The other question, as to why the experimental group became less insulin resistant than the control group, could be explained by the experimental diet keeping insulin release lower throughout the day, allowing adiponectin concentrations to be higher than the control group’s levels. As the authors point out, when insulin is high adiponectin is low, therefore negating the effects of adiponectin. Adiponectin is known to play a role in energy metabolism, specifically with carbs and fats, and helps to lower these concentrations in the body, causing one to be less insulin resistant (i.e. not diabetic). As seen with blood sampling, the experimental group’s concentrations of adiponectin were much higher than the control groups’ levels, possibly explaining the reason for having better insulin and fasting glucose levels. 
So, would I go so far as to say that everyone should consume carbs at night rather than throughout the day? Well, maybe if you’re dieting and have had problems adhering to diets in the past. The evidence seems to suggest better satiety which may help you to eek out a couple more weeks or so of dieting.

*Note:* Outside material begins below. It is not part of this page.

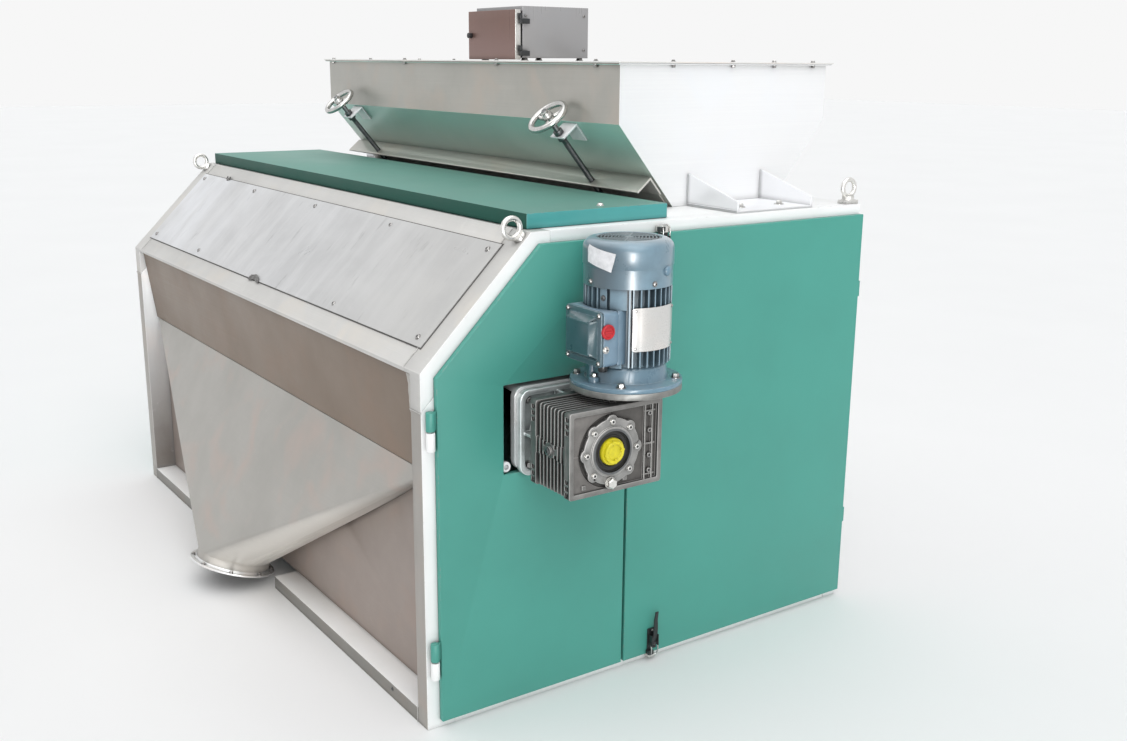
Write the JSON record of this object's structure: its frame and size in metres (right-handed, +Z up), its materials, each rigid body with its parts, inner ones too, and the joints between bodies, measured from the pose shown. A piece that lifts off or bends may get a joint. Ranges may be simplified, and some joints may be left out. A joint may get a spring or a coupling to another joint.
{
  "type": "magnetic destoner",
  "caption": "Wide sheet-steel separator cabinet with gated feed hopper, sloped access front, fan-shaped discharge chute, and a side drive of finned motor on worm gearbox.",
  "frame": {"origin": "centre of the bounding box at floor level", "axes": "+X towards the drive side, -Y towards the discharge chute, +Z up"},
  "size_m": [1.9314, 1.2726, 1.3083],
  "materials": {
    "white": "satin white paint",
    "green": "teal green paint",
    "stainless": "brushed stainless sheet",
    "dark_steel": "dark primer",
    "gear_grey": "silver grey paint on a casting",
    "motor_blue": "blue-grey paint",
    "black_rubber": "matt",
    "yellow_plastic": "smooth",
    "red_plastic": "smooth",
    "black_plastic": "matt",
    "zinc": "zinc plated",
    "chrome": "polished"
  },
  "bodies": {
    "cabinet": {"corner_posts": "white", "side_rails": "white", "cross_bottom_rails": "white", "slope_rails": "white", "slope_cross_bars": "white", "top_plate": "white", "top_lid": "green", "side_door_front": "green", "left_side_panel": "green", "hinge_frame_halves": "white", "front_hinge_door_halves": "green", "rear_panel": "white", "front_upper_strip": "stainless", "discharge_chute": "stainless", "outlet_flange": "stainless", "front_lower_panel": "stainless", "slope_panel": "stainless", "drive_side_plate": "dark_steel", "gearbox_output_flange": "gear_grey", "gearbox_housing": "gear_grey", "gearbox_cover": "gear_grey", "gearbox_seal": "black_rubber", "bearing_cap": "yellow_plastic", "motor_end_shield": "motor_blue", "motor_body": "motor_blue", "fan_cowl": "motor_blue", "terminal_box": "motor_blue", "terminal_box_lid": "motor_blue", "terminal_plug": "red_plastic", "hopper_body": "stainless", "hopper_cover": "stainless", "hopper_feet": "stainless", "gate_screw_brackets": "stainless", "control_box": "stainless", "box_hinge_fixed_halves": "black_plastic", "lifting_eyebolts": "zinc"},
    "rear_door": {"side_door_rear": "green", "rear_hinge_door_halves": "green", "door_latches": "zinc"},
    "box_door": {"control_box_door": "stainless", "box_door_fittings": "black_plastic"},
    "gate": {"gate_plate": "stainless", "gate_angle": "stainless"},
    "left_screw": {"gate_screw_left": "zinc", "handwheel_left": "chrome"},
    "right_screw": {"gate_screw_right": "zinc", "handwheel_right": "chrome"}
  },
  "joints": [
    {"name": "rear_door_hinge", "type": "hinge", "parent": "cabinet", "child": "rear_door", "pos_m": [0.71675, 0.59131, 0.45], "axis": [0, 0, 1], "range_deg": [0, 110]},
    {"name": "box_door_hinge", "type": "hinge", "parent": "cabinet", "child": "box_door", "pos_m": [0.14675, 0.10131, 1.25], "axis": [0, 0, 1], "range_deg": [0, 120]},
    {"name": "gate_slide", "type": "slide", "parent": "cabinet", "child": "gate", "axis": [0, -0.6433, 0.7656], "range_m": [0, 0.04]},
    {"name": "right_screw_turn", "type": "hinge", "parent": "cabinet", "child": "right_screw", "pos_m": [0.40175, 0.08865, 0.97766], "axis": [0, 0.6433, -0.7656], "range_deg": [0, 2880]},
    {"name": "left_screw_turn", "type": "hinge", "parent": "cabinet", "child": "left_screw", "pos_m": [-0.61825, 0.08865, 0.97766], "axis": [0, 0.6433, -0.7656], "range_deg": [0, 2880]}
  ],
  "couplings": [
    {"joint": "right_screw_turn", "follows": "gate_slide", "rad_per_m": 1256.6},
    {"joint": "left_screw_turn", "follows": "gate_slide", "rad_per_m": 1256.6}
  ]
}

Also, most people like to go out with friends to dinner, so going carb-free throughout the day and saving your carbs for the evening may be more realistic and help you better adhere to your diet when faced with social gatherings. Personally, I would have liked to have seen the study completed up to 1 year. Many studies see very different results in diet protocols past the 6 month point, so it’s hard to say what would happen in the long-run. Also, I wish there was a third and fourth group with a carb-load in the morning only and carb-load at lunch only. Perhaps it doesn’t matter when the carbs are being consumed as long as it only happens once throughout the day? 

If you’re overweight or obese and are looking to improve insulin sensitivity, this diet might be a better approach than a traditional weight loss diet. However, exercise has a strong effect on insulin sensitivity, so a traditional diet coupled with a solid exercise plan may be just as good. This was something not talked about by the authors. My thoughts are that this is a great study with a novel approach to losing weight, however, more studies need to be done in order to confirm or deny that dinner is ONLY time in which the carbs can be consumed to yield this result. So for now, as long as you’re healthy and you’re exercising and eating correctly I see no need to eat your carbs at dinner-time only.